MWCNT synergy for boosting the electrochemical kinetics of V2O5 cathode for lithium-ion batteries

Nanomaterial synergy in a hybrid system offers an unprecedented opportunity for the development of high-performance energy storage devices. In this work, to intrinsically boost the lithium storage properties of layered structure V2O5, hybrid systems involving V2O5/MWCNTs are synthesized and investigated as cathode materials for lithium-ion batteries. It is found that the V2O5/MWCNT electrode demonstrates a higher initial discharge capacity of 329 mA h g(-1) with a coulombic efficiency of 97% at 0.1C between 1.5 V and 4.2 V versus Li/Li+. The developed electrode delivers a reversible capacity of 217 mA h g(-1) at 0.1C after 100 cycles and 106 mA h g(-1) at 1C after 500 cycles with a capacity retention rate of 84.7% and 80.9% respectively. In addition, electrochemical impedance spectroscopy (EIS) and density functional theory (DFT) confirm the enhanced kinetics of the V2O5/MWCNT electrode.
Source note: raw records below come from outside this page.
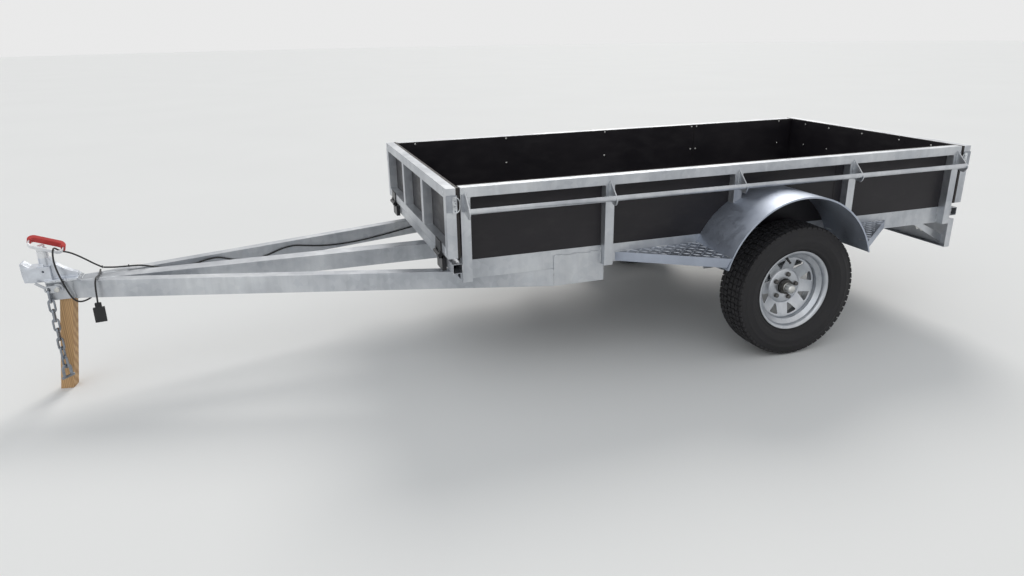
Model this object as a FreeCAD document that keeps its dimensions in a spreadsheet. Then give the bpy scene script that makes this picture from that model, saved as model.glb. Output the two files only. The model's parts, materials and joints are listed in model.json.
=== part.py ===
import FreeCAD, Part
import math
import os
import Sketcher

# Utility trailer: galvanised drawbar chassis, ply-lined tray with drop gates front and rear.
# Millimetres. X points forward to the coupling, Y to the trailer's left, Z up, ground at Z = 0.
# The origin is on the ground, midway along the overall length and on the centre line.

doc = FreeCAD.newDocument("UtilityTrailer")
sheet = doc.addObject("Spreadsheet::Sheet", "Sizes")

# Driving dimensions: name, value, what it sets
sizeTable = (
    ("frontReach", 1674, "front of the tray to the tip of the coupling"),
    ("trayLength", 2500, "length of the tray over its corner posts"),
    ("railOuter", 612, "centre line to the outer face of a side rail"),
    ("railHeight", 80, "height of the side rails"),
    ("railWidth", 50, "width of the side rails"),
    ("crossWidth", 40, "width of a cross member"),
    ("tubeWall", 3, "wall of the chassis tube"),
    ("postSize", 40, "side of the square tube of posts, top rails, end rails and gates"),
    ("postWall", 2.5, "wall of that square tube"),
    ("panelThick", 12, "thickness of the lining boards"),
    ("floorThick", 12, "thickness of the floor board"),
    ("floorGap", 1, "gap between the floor board and a side board"),
    ("sideOver", 111, "top of the mudguards up to the top of the side"),
    ("beamHeight", 75, "height of the drawbar tubes"),
    ("beamWidth", 50, "width of the outer drawbar tubes"),
    ("centreWidth", 75, "width of the centre drawbar tube"),
    ("capThick", 4, "thickness of the plate that closes the centre tube"),
    ("drawAngle", 17, "angle in degrees of an outer drawbar tube to the centre line"),
    ("drawTip", 94, "front of the centre tube back to where an outer tube's outer face meets it"),
    ("sideGussetPast", 58, "gusset past the open end of an outer drawbar tube, which it closes"),
    ("sideGussetDrop", 25, "top of the side rail down to that gusset's top"),
    ("sideGussetThick", 6, "thickness of that gusset"),
    ("stepClear", 15, "least gap from that gusset back to a step"),
    ("cutterSpare", 200, "overrun of a cutting solid past what it cuts"),
    ("fitGap", 0.3, "clearance where one piece is notched round another or seats on a curve"),
    ("sideGap", 5, "clearance between a gate and the tray"),
    ("gateLift", 23, "gap from the end rail up to the gate"),
    ("hingeOut", 8, "gate face out to the hinge pin"),
    ("hingeInset", 150, "end of the gate in to the middle of a hinge"),
    ("hingeWidth", 90, "width of a hinge"),
    ("knuckleRadius", 9, "radius of a hinge knuckle"),
    ("knuckleGap", 1, "side clearance between hinge knuckles"),
    ("hingePin", 5, "radius of a hinge pin"),
    ("pinEnd", 4, "hinge pin past the last knuckle"),
    ("pinClearance", 0.05, "radial clearance of a pin or spindle in its bore"),
    ("leafPlate", 5, "thickness of a hinge leaf"),
    ("leafHigh", 46, "height of a hinge leaf"),
    ("leafWeb", 6, "bottom of the gate up to the top of the web behind a knuckle"),
    ("blockDeep", 18, "depth of the block that carries a hinge"),
    ("blockTop", 3, "top of the end rail down to that block"),
    ("blockDrop", 14, "that block below the underside of the end rail"),
    ("neckBack", 8, "back of the hinge block to its neck"),
    ("latchHigh", 66, "height of a latch plate"),
    ("latchDown", 28, "top of the side down to a latch plate"),
    ("latchThick", 5, "thickness of a latch plate"),
    ("latchLap", 4, "latch plate past the gate frame, and keeper short of the tray's end"),
    ("keeperWide", 12, "width of a latch keeper"),
    ("ropeRadius", 11, "radius of the rope rail"),
    ("ropeOut", 53, "outer face of the posts out to the middle of the rope rail"),
    ("ropeDrop", 85, "top of the side down to the middle of the rope rail"),
    ("ropeInset", 3, "end of the rope rail short of the tray's end"),
    ("gussetThick", 5, "thickness of a rope rail gusset"),
    ("gussetRise", 64, "middle of the rope rail up to the gusset's top"),
    ("gussetFall", 30, "middle of the rope rail down to the gusset's foot"),
    ("gussetHeel", 18, "middle of the rope rail down to the gusset's heel on the post"),
    ("gussetNose", 15, "middle of the rope rail out to the gusset's tip"),
    ("gussetToe", 8, "middle of the rope rail to where the tip's corners are cut"),
    ("axleBack", 1485, "front of the tray back to the axle"),
    ("axleDrop", 175, "middle of the axle up to the underside of the side rails"),
    ("axleSize", 45, "side of the square axle"),
    ("axleInset", 12, "outer face of the posts in to the end of the square axle"),
    ("spindleRadius", 15, "radius of the stub axle"),
    ("spindleTip", 20, "middle of the wheel out to the stub axle's tip"),
    ("spindleGap", 4, "stub axle's tip to the end of the hub's bore"),
    ("tyreRadius", 302, "radius of the tyre"),
    ("tyreWidth", 170, "width of the tyre"),
    ("tyreClear", 5, "clearance between the tyre and the posts"),
    ("tyreWall", 11, "thickness of the tyre's side wall"),
    ("treadThick", 20, "thickness of the tread and its carcass"),
    ("treadInset", 34, "side of the tyre in to the edge of the tread"),
    ("shoulderInset", 18, "side of the tyre in to the middle of its shoulder"),
    ("shoulderDrop", 9, "tread down to the middle of the shoulder"),
    ("shoulderDeep", 34, "tread down to the foot of the shoulder"),
    ("beadRadius", 168, "radius at which the tyre sits on the rim"),
    ("flangeRise", 15, "rise of the rim flange over the bead seat"),
    ("flangeWide", 4, "thickness of the rim flange"),
    ("rimHalf", 60, "half the width of the rim over its flanges"),
    ("rimThick", 3, "thickness of the rim"),
    ("seatWide", 22, "width of a bead seat with its flange"),
    ("wellDrop", 20, "bead seat down to the rim's well"),
    ("wellSlope", 12, "width of the slope from bead seat to well"),
    ("padBack", 9, "middle of the wheel in to the face of its bolting pad"),
    ("padEdge", 9, "width of the slope round the bolting pad"),
    ("discDrop", 8, "bolting pad in to the face of the wheel disc"),
    ("grooveWide", 6, "width of the groove round the wheel disc"),
    ("grooveDeep", 6, "depth of the groove round the wheel disc"),
    ("discThick", 4, "thickness of the wheel disc"),
    ("foldStep", 2, "offset of a fold's inner corner from its outer one"),
    ("windowCount", 8, "number of windows in a wheel disc"),
    ("windowHalf", 4, "half the width of a window at its inner end"),
    ("windowSpread", 17, "how much wider each half of a window is at its outer end"),
    ("windowTrim", 4, "outer end of a window in to where its corners are cut"),
    ("windowInset", 14, "foot of the bolting pad's slope out to a window"),
    ("windowEdge", 3, "outer end of a window in from the wheel disc's groove"),
    ("nutCircle", 57, "radius of the circle of wheel nuts"),
    ("nutCount", 5, "number of wheel nuts"),
    ("nutRadius", 11, "radius of a wheel nut over its corners"),
    ("nutHigh", 15, "height of a wheel nut"),
    ("hubRadius", 36, "radius of the hub's barrel"),
    ("hubBack", 58, "middle of the wheel in to the hub's inner end"),
    ("hubFlange", 70, "radius of the hub's flange"),
    ("hubFlangeThick", 12, "thickness of the hub's flange"),
    ("hubNose", 33, "radius of the hub's nose through the wheel disc"),
    ("noseOut", 22, "back of the wheel disc out to the end of the hub's nose"),
    ("capRadius", 20, "radius of the dust cap"),
    ("capOut", 58, "back of the wheel disc out to the end of the dust cap"),
    ("capRound", 7, "rounding of the dust cap's end"),
    ("springWidth", 45, "width of a spring leaf"),
    ("springHalf", 330, "half the length of the main leaf between its eyes"),
    ("springRise", 58, "rise of the spring's eyes over its middle"),
    ("leafThick", 7, "thickness of a spring leaf"),
    ("leafCount", 4, "number of leaves"),
    ("leafStep", 70, "how much shorter each half leaf is than the one above"),
    ("eyeRadius", 17, "outer radius of a spring eye"),
    ("eyeBore", 9, "radius of the bore in a spring eye"),
    ("boltClearance", 0.1, "radial clearance of a spring bolt in its eye"),
    ("boltEnd", 7, "spring bolt past a hanger"),
    ("hangerThick", 6, "thickness of a spring hanger's plates"),
    ("hangerGap", 1, "clearance between a hanger and the spring"),
    ("hangerHalf", 24, "half the length of a hanger"),
    ("hangerDrop", 20, "middle of a spring eye down to the hanger's foot"),
    ("clampHalf", 40, "half the length of a spring clamp plate"),
    ("clampThick", 8, "thickness of a spring clamp plate"),
    ("clampSide", 14, "clamp plate past the side of the spring"),
    ("clampBolt", 5, "radius of a clamp bolt"),
    ("clampBoltOut", 30, "axle to a clamp bolt"),
    ("clampBoltEnd", 12, "clamp bolt past its plate"),
    ("guardGap", 77, "tyre radius to the outer radius of the mudguard"),
    ("guardRise", 68, "middle of the axle up to the centre of the mudguard's arc"),
    ("guardLead", 55, "axle forward to the middle of the mudguard"),
    ("guardOver", 59, "outer side of the tyre out to the mudguard's edge"),
    ("guardLap", 7, "underside of the side rails down to the mudguard's feet"),
    ("guardWall", 7, "depth of the mudguard's outer side wall"),
    ("sheetThick", 2.5, "thickness of guard and step sheet"),
    ("stepUp", 43, "underside of the side rails up to the top of the steps"),
    ("stepLip", 40, "depth of the steps' outer lip"),
    ("stepLipThick", 5, "thickness of that lip across the trailer"),
    ("stepTip", 50, "front step's tip behind the middle of the second post"),
    ("stepTail", 271, "rear step's tip behind the middle of the fourth post"),
    ("boardUp", 23, "underside of the side rails up to the top of the lamp board"),
    ("boardTall", 146, "height of the lamp board"),
    ("boardDeep", 33, "depth of the lamp board front to back"),
    ("boardWall", 3, "thickness of the lamp board's sheet"),
    ("braceRun", 170, "rear of the tray forward to the brace's front end"),
    ("braceWide", 60, "width of the brace at the side rail"),
    ("braceFoot", 12, "underside of the lamp board up to the brace's foot"),
    ("braceFootHigh", 38, "height of the brace's foot"),
    ("braceThick", 5, "thickness of the lamp board's brace"),
    ("lampInset", 147, "end of the lamp board in to the middle of a lamp"),
    ("lampHalf", 110, "half the length of a lamp"),
    ("lampEdge", 30, "edge of the lamp board to a lamp"),
    ("lampDeep", 23, "depth of a lamp"),
    ("plateHalf", 186, "half the length of the number plate"),
    ("plateEdge", 18, "edge of the lamp board to the number plate"),
    ("plateThick", 2, "thickness of the number plate"),
    ("couplingOver", 82, "front of the centre tube to the tip of the coupling"),
    ("packThick", 6, "thickness of the plate between drawbar and coupling"),
    ("packLong", 125, "length of that plate"),
    ("flangeBack", 117, "front of the centre tube back to the rear end of the coupling"),
    ("flangeHalf", 45, "half the width of the coupling's foot"),
    ("flangeThick", 8, "thickness of the coupling's foot"),
    ("ribHalf", 15, "half the width of the coupling's rib"),
    ("noseHalf", 27, "half the width of the coupling's nose"),
    ("noseHigh", 34, "height up to which the coupling's nose slopes forward"),
    ("headRadius", 36, "radius of the coupling's head round the ball"),
    ("headHigh", 62, "height of the coupling's head"),
    ("lipOut", 4, "coupling's head to the tip of its lip"),
    ("lipHigh", 82, "height of the lip"),
    ("lipThick", 8, "thickness of the lip at its top"),
    ("lipFoot", 10, "ball's middle forward to the foot of the lip"),
    ("cheekBack", 22, "tower back to the rear end of the coupling's wide head"),
    ("sideHole", 4.5, "radius of the hole through the coupling"),
    ("sideHoleUp", 43, "height of that hole over the coupling's foot"),
    ("ballRadius", 25, "radius of the tow ball that the coupling takes"),
    ("ballClear", 0.4, "clearance round the tow ball"),
    ("ballUp", 28, "height of the ball's middle in the coupling"),
    ("towerBack", 84, "tip of the coupling back to the middle of its tower"),
    ("towerRadius", 21, "radius of the tower"),
    ("towerHigh", 95, "height of the tower"),
    ("towerFoot", 8, "rise of the tower's foot over the head"),
    ("collarRadius", 19.5, "radius of the handle's collar"),
    ("collarHigh", 33, "height of the handle's collar"),
    ("screwRadius", 12, "radius of the screw's head"),
    ("screwHigh", 18, "height of the screw over the collar"),
    ("handleUp", 15.3, "top of the collar up to the middle of the handle"),
    ("handleBack", 18, "tower back to the middle of the handle"),
    ("handleHalf", 61, "half the width of the handle's loop"),
    ("handleDeep", 25, "half the depth of the handle's loop"),
    ("handleRound", 19.5, "outer radius of the loop's corners"),
    ("handleStrip", 14, "width of the handle's strip"),
    ("handleThick", 4, "thickness of the handle's strip"),
    ("handleRake", 20.2, "angle in degrees that the handle rises forward"),
    ("handleLean", 28.2, "angle in degrees that the handle leans back"),
    ("gripThick", 6, "thickness of the grip round the handle's strip"),
    ("propWidth", 52, "width of the timber prop"),
    ("propThick", 52, "thickness of the timber prop"),
    ("propTurn", 11, "angle in degrees that the prop is turned about its length"),
    ("propBack", 62, "front of the centre tube back to the middle of the prop's top"),
    ("propLean", 72, "how far the prop's foot is ahead of its top"),
    ("linkWire", 7, "thickness of the chain's square link bar"),
    ("linkInner", 44.8, "inside length of a chain link"),
    ("linkWidth", 28, "width of a chain link"),
    ("linkSlack", 3.1, "play between two links, whose corners then just clear"),
    ("linkCount", 8, "number of chain links"),
    ("lugThick", 8, "thickness of the chain's lug"),
    ("lugBase", 14.5, "thickness of the washer under the lug"),
    ("lugBack", 7, "front of the centre tube back to the middle of the lug's hole"),
    ("lugUp", 53, "underside of the drawbar up to the middle of the lug's hole"),
    ("lugHole", 9, "radius of the hole in the chain's lug"),
    ("lugRound", 15, "radius of the lug's end"),
    ("lugBoltBack", 34, "middle of the lug's hole back to the lug's bolt"),
    ("lugWasher", 20.5, "radius of the washer under the lug"),
    ("lugBolt", 13, "radius of the lug's bolt head"),
    ("lugBoltHigh", 8, "height of that head"),
    ("keeperRadius", 5.5, "radius of the bar on the chain's lug"),
    ("keeperLong", 43, "length of that bar"),
    ("keeperLean", 52, "angle in degrees that the bar leans forward"),
    ("shackleWire", 9, "thickness of the shackle's bow"),
    ("shackleHalf", 17, "half the width of the shackle between the middles of its legs"),
    ("shackleHigh", 56, "crown of the shackle down to its pin"),
    ("shacklePin", 6, "radius of the shackle's pin"),
    ("shacklePinEnd", 11, "shackle's pin past the middle of a leg"),
    ("shackleSlack", 3.2, "play between the last link and the shackle"),
    ("cableRadius", 3.5, "radius of the wiring cable"),
    ("plugWide", 44, "width of the lead's plug"),
    ("plugThick", 18, "thickness of the lead's plug"),
    ("plugLong", 62, "length of the plug's body"),
    ("neckWide", 23, "width of the plug's neck"),
    ("neckThick", 16, "thickness of the plug's neck"),
    ("neckLong", 20, "length of the plug's neck"),
    ("plugTurn", 8, "angle in degrees that the plug hangs turned"),
)

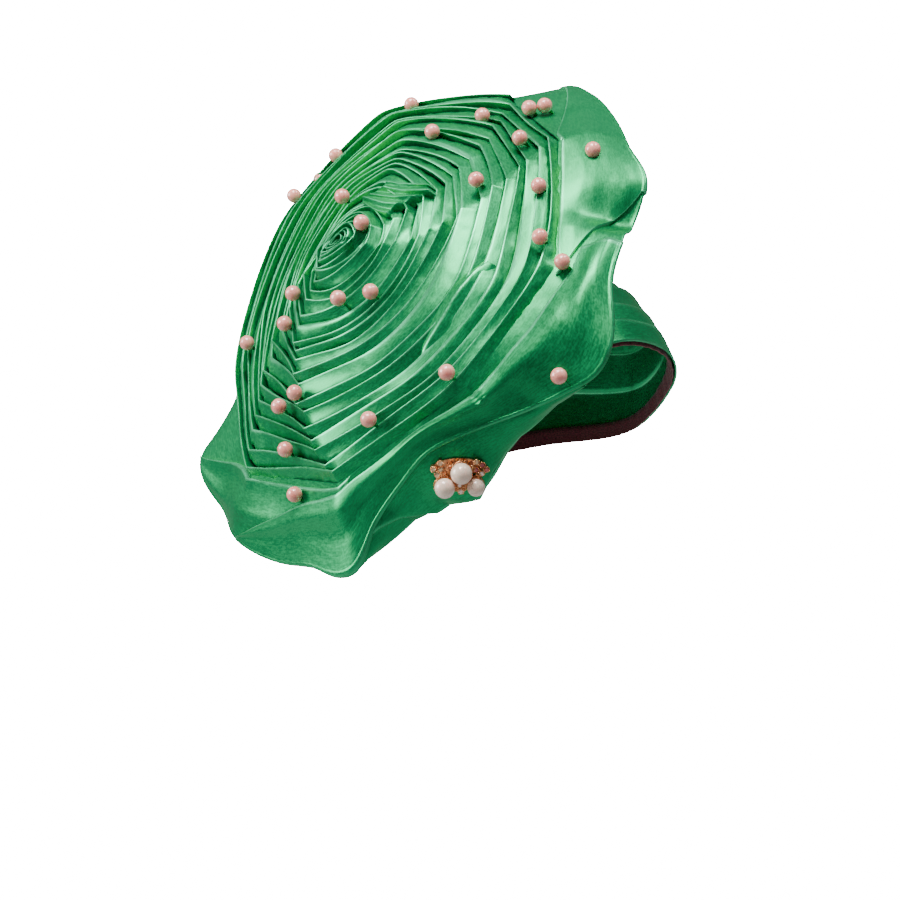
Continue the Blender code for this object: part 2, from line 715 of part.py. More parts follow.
def main():
    """Build the head tie from its parts."""
    for old in list(bpy.data.objects):
        bpy.data.objects.remove(old, do_unlink=True)
    collection = bpy.data.collections.new("Gele head tie")
    cutters = bpy.data.collections.new("Cutters")
    bpy.context.scene.collection.children.link(collection)
    bpy.context.scene.collection.children.link(cutters)

    satin = make_material("Green satin", (0.020, 0.190, 0.070), 0.35)
    satin_light = make_material("Green satin, rosette", (0.030, 0.240, 0.095), 0.32)
    wine = make_material("Wine lining", (0.120, 0.012, 0.022), 0.60)
    pearl = make_material("Pink pearl", (0.860, 0.600, 0.560), 0.20)
    white_pearl = make_material("White pearl", (0.880, 0.840, 0.780), 0.15)
    gold = make_material("Rose gold", (0.800, 0.460, 0.260), 0.22, 1.0)
    crystal = make_material("Crystal", (0.900, 0.860, 0.780), 0.05)

    build_cap(satin, collection)
    build_lining(wine, collection)
    build_brim(satin, collection)
    for name, start_turn, end_turn in ROSETTE_PIECES:
        build_pleats(name, start_turn, end_turn, satin_light, collection)
    build_panel(satin, collection)
    build_pearls(pearl, collection)
    build_brooch(gold, white_pearl, crystal, collection, cutters)


if __name__ == "__main__":
    main()
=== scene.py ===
"""Looks of a tied gele head tie in green satin: cap, fluted brim, pleated rosette, temple panel and brooch.

Lengths are in metres and angles in degrees. +Z is up, the wearer faces -Y and the wearer's right is -X.
"""
import logging
import math
from dataclasses import dataclass
from enum import Enum

import bpy
import numpy as np
from bpy.types import Material, Node, NodeSocket, NodeTree, Object
from mathutils import Matrix, Vector


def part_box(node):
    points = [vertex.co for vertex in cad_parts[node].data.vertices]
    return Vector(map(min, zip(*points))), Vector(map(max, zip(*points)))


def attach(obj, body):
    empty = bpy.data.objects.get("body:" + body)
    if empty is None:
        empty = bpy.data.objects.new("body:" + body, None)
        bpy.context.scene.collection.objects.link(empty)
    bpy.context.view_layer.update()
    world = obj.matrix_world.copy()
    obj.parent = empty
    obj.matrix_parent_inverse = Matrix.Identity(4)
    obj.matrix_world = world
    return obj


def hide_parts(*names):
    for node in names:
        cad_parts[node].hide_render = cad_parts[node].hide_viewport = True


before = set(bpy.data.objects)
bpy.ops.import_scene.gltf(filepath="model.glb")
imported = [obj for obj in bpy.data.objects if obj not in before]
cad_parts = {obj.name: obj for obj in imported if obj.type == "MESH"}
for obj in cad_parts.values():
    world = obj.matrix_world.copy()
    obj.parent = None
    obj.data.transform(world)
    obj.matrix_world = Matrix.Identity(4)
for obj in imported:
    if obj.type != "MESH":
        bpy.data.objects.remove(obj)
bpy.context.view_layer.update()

LOG = logging.getLogger("head_tie")
BODY = "root"
CLEARANCE = 0.0003
MILLIMETRE = 0.001
Array = np.ndarray


class Slot(Enum):
    """Names of the material slots."""

    SATIN = "satin"
    PLEATED_SATIN = "pleated_satin"
    LINING = "lining"
    PINK_PEARL = "pink_pearl"
    WHITE_PEARL = "white_pearl"
    ROSE_GOLD = "rose_gold"


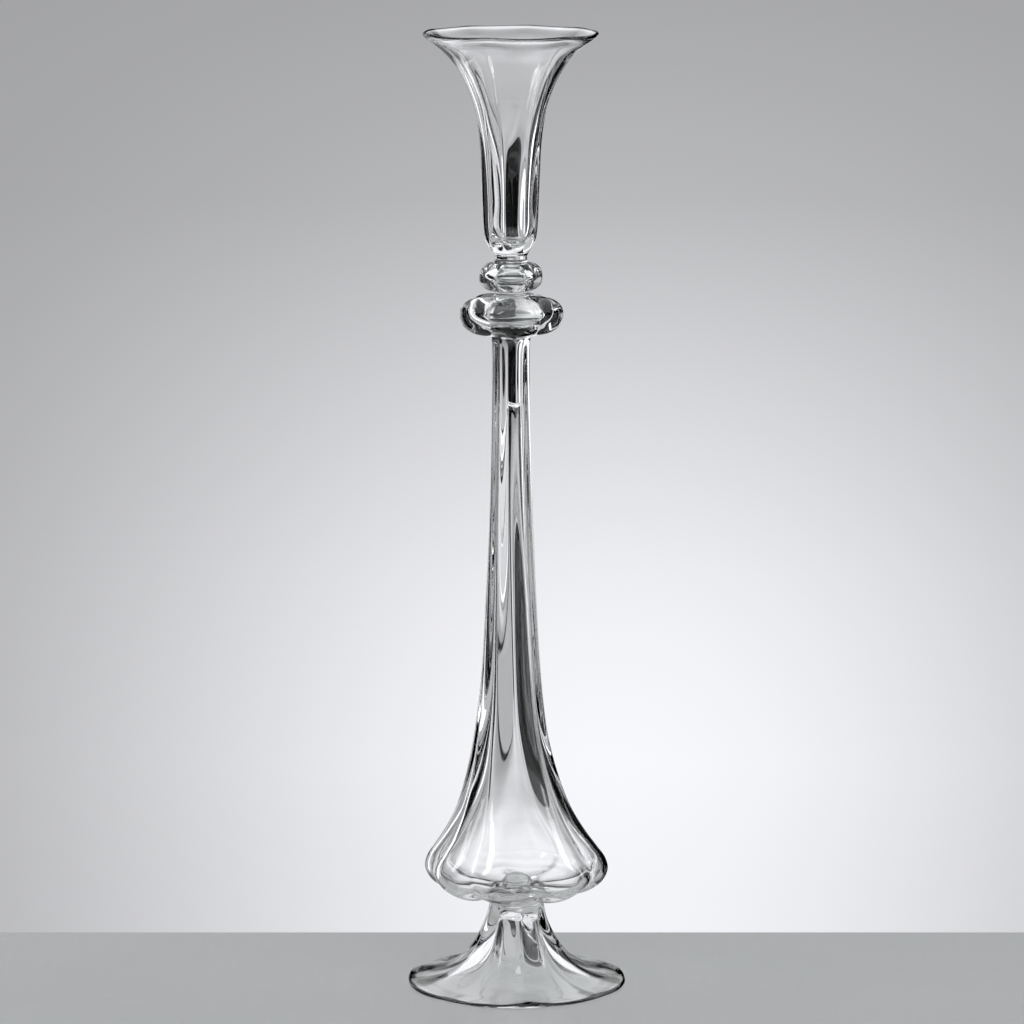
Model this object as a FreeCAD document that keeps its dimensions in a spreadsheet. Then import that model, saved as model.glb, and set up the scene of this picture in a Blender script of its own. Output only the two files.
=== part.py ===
import FreeCAD, Part
import math
import os
import Sketcher

# Tall clear glass vase on a flared foot.
# Units are millimetres, +Z is up, the table is z = 0 and the vase axis is the Z axis.
# Every fluted wall is a loft through lobed sections: (height, crest radius, flute depth).

LOBES = 8

# foot: hollow underneath, stands on the ring between its edge and the hollow
FOOT_OUT = [(0.0, 68.0, 0.8), (1.5, 69.4, 0.9), (3.2, 66.4, 1.2), (5.0, 57.0, 1.8),
            (8.4, 46.4, 2.6), (14.4, 36.4, 3.4), (22.4, 29.4, 3.8), (31.0, 24.4, 3.4),
            (40.0, 20.4, 2.4), (47.0, 18.2, 1.2), (52.0, 17.0, 0.7)]
FOOT_IN = [(0.0, 65.6, 0.7), (1.2, 60.4, 1.1), (2.6, 53.6, 1.6), (5.8, 43.6, 2.0),
           (11.4, 33.4, 1.8), (19.0, 25.0, 1.2), (27.6, 18.0, 0.6), (36.0, 12.0, 0.3),
           (42.6, 7.0, 0.2)]

# body: bell and long neck, a closed hollow
BODY_OUT = [(57.0, 31.0, 1.6), (58.8, 41.5, 2.2), (62.4, 49.0, 2.8), (67.0, 54.6, 3.2),
            (74.0, 57.8, 3.4), (80.5, 56.4, 3.4), (88.0, 51.4, 3.3), (98.0, 44.4, 3.0),
            (112.0, 36.6, 2.6), (130.0, 30.2, 2.2), (150.0, 25.2, 1.9), (175.0, 21.2, 1.9),
            (205.0, 18.5, 1.9), (246.0, 16.3, 1.85), (297.0, 14.1, 1.8), (347.0, 12.85, 1.75),
            (397.0, 12.2, 1.7), (413.0, 12.8, 1.0)]
BODY_IN = [(59.8, 32.0, 1.6), (61.7, 41.5, 2.4), (65.2, 48.0, 2.9), (69.6, 53.0, 3.2),
           (74.6, 55.2, 3.4), (80.5, 53.9, 3.4), (88.0, 48.8, 3.2), (98.0, 41.4, 2.7),
           (112.0, 32.8, 1.8), (130.0, 24.8, 1.0), (150.0, 18.6, 0.6), (175.0, 13.8, 0.3),
           (205.0, 10.8, 0.2), (246.0, 8.8, 0.2), (297.0, 6.6, 0.2), (336.0, 5.0, 0.2),
           (360.0, 3.9, 0.15), (372.0, 2.8, 0.1)]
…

The improved and efficient performance of the electrode is due to the synergy between V2O5 and MWCNTs, which facilitates a convenient path for fast Li+ ion diffusion and reduces the strain generated during the charge/discharge process. This work suggests that the reported V2O5/MWCNT hybrid system can be utilized as a cathode for the construction of LIBs with high-rate capability and long cycle life.